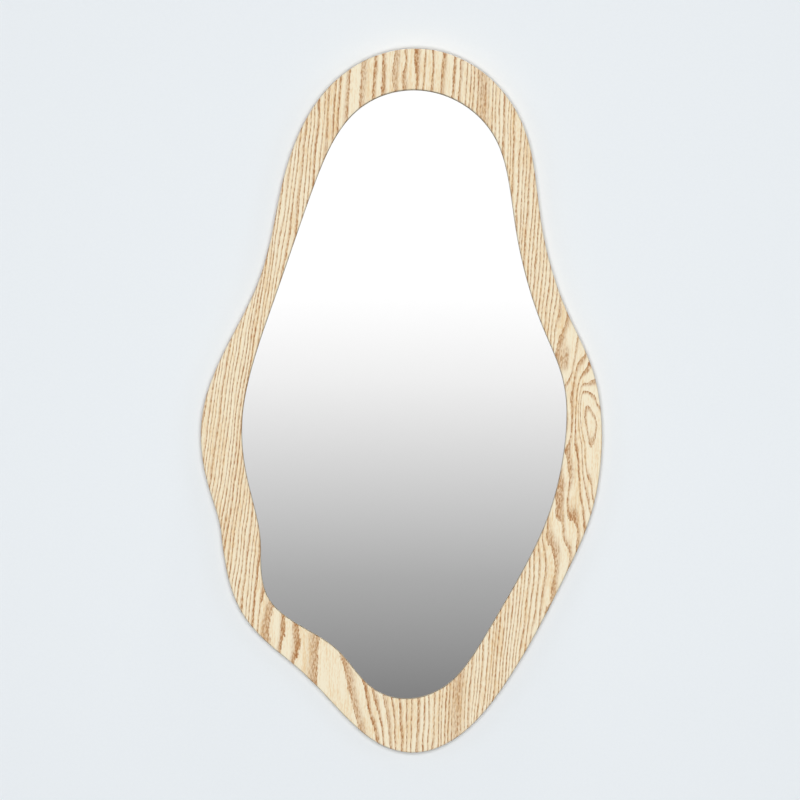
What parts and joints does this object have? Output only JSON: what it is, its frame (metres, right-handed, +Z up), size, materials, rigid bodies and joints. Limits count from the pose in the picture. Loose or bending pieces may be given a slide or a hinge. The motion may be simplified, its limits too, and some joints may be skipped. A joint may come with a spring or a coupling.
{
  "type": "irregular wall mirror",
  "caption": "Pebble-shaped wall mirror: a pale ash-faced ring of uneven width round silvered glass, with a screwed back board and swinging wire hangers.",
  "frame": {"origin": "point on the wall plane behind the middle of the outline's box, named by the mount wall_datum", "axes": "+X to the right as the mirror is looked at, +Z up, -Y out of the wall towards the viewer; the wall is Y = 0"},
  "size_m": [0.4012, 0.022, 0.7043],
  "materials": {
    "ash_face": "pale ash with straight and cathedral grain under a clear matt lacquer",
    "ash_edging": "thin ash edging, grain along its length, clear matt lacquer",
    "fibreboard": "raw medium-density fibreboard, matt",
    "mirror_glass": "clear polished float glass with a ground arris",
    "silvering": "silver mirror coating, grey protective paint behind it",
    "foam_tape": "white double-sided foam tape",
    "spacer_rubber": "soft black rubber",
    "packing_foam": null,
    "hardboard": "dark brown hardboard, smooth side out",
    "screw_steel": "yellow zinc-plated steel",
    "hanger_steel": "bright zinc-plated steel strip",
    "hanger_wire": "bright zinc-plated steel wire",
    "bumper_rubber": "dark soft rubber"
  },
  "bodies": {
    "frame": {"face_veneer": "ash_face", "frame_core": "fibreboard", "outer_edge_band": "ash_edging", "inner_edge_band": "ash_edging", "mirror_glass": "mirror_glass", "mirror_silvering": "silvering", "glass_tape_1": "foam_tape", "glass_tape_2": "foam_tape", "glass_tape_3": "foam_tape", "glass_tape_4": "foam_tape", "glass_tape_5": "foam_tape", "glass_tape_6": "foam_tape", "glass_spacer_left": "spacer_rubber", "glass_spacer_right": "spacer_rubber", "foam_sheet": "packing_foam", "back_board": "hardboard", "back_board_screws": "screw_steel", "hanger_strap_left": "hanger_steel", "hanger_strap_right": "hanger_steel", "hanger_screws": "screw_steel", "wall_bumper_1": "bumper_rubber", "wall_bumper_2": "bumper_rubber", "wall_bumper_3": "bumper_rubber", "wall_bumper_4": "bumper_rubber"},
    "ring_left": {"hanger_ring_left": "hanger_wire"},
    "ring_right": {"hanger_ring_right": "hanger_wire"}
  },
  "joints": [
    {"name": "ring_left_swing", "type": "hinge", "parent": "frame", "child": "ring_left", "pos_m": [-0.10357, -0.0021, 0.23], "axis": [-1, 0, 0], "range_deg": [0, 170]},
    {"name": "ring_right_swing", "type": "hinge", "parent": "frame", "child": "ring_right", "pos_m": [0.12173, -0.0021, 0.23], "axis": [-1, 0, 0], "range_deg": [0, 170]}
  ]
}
------------------------------
- _To be done_: Extract each line from the listing above, please, and repeat it exactly.

- _Reply to the task_:
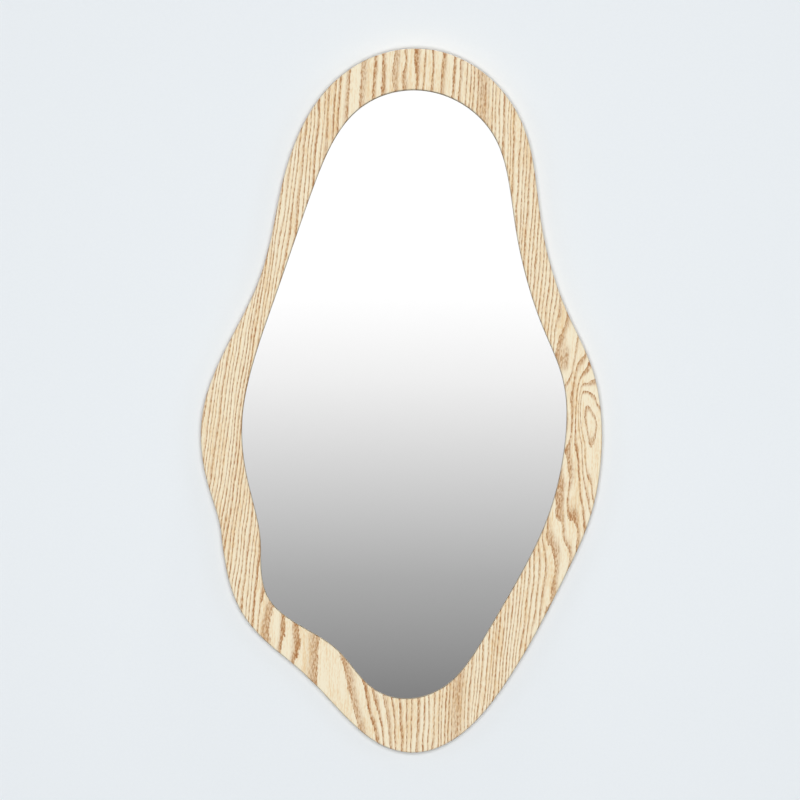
What parts and joints does this object have? Output only JSON: what it is, its frame (metres, right-handed, +Z up), size, materials, rigid bodies and joints. Limits count from the pose in the picture. Loose or bending pieces may be given a slide or a hinge. The motion may be simplified, its limits too, and some joints may be skipped. A joint may come with a spring or a coupling.
{
  "type": "irregular wall mirror",
  "caption": "Pebble-shaped wall mirror: a pale ash-faced ring of uneven width round silvered glass, with a screwed back board and swinging wire hangers.",
  "frame": {"origin": "point on the wall plane behind the middle of the outline's box, named by the mount wall_datum", "axes": "+X to the right as the mirror is looked at, +Z up, -Y out of the wall towards the viewer; the wall is Y = 0"},
  "size_m": [0.4012, 0.022, 0.7043],
  "materials": {
    "ash_face": "pale ash with straight and cathedral grain under a clear matt lacquer",
    "ash_edging": "thin ash edging, grain along its length, clear matt lacquer",
    "fibreboard": "raw medium-density fibreboard, matt",
    "mirror_glass": "clear polished float glass with a ground arris",
    "silvering": "silver mirror coating, grey protective paint behind it",
    "foam_tape": "white double-sided foam tape",
    "spacer_rubber": "soft black rubber",
    "packing_foam": null,
    "hardboard": "dark brown hardboard, smooth side out",
    "screw_steel": "yellow zinc-plated steel",
    "hanger_steel": "bright zinc-plated steel strip",
    "hanger_wire": "bright zinc-plated steel wire",
    "bumper_rubber": "dark soft rubber"
  },
  "bodies": {
    "frame": {"face_veneer": "ash_face", "frame_core": "fibreboard", "outer_edge_band": "ash_edging", "inner_edge_band": "ash_edging", "mirror_glass": "mirror_glass", "mirror_silvering": "silvering", "glass_tape_1": "foam_tape", "glass_tape_2": "foam_tape", "glass_tape_3": "foam_tape", "glass_tape_4": "foam_tape", "glass_tape_5": "foam_tape", "glass_tape_6": "foam_tape", "glass_spacer_left": "spacer_rubber", "glass_spacer_right": "spacer_rubber", "foam_sheet": "packing_foam", "back_board": "hardboard", "back_board_screws": "screw_steel", "hanger_strap_left": "hanger_steel", "hanger_strap_right": "hanger_steel", "hanger_screws": "screw_steel", "wall_bumper_1": "bumper_rubber", "wall_bumper_2": "bumper_rubber", "wall_bumper_3": "bumper_rubber", "wall_bumper_4": "bumper_rubber"},
    "ring_left": {"hanger_ring_left": "hanger_wire"},
    "ring_right": {"hanger_ring_right": "hanger_wire"}
  },
  "joints": [
    {"name": "ring_left_swing", "type": "hinge", "parent": "frame", "child": "ring_left", "pos_m": [-0.10357, -0.0021, 0.23], "axis": [-1, 0, 0], "range_deg": [0, 170]},
    {"name": "ring_right_swing", "type": "hinge", "parent": "frame", "child": "ring_right", "pos_m": [0.12173, -0.0021, 0.23], "axis": [-1, 0, 0], "range_deg": [0, 170]}
  ]
}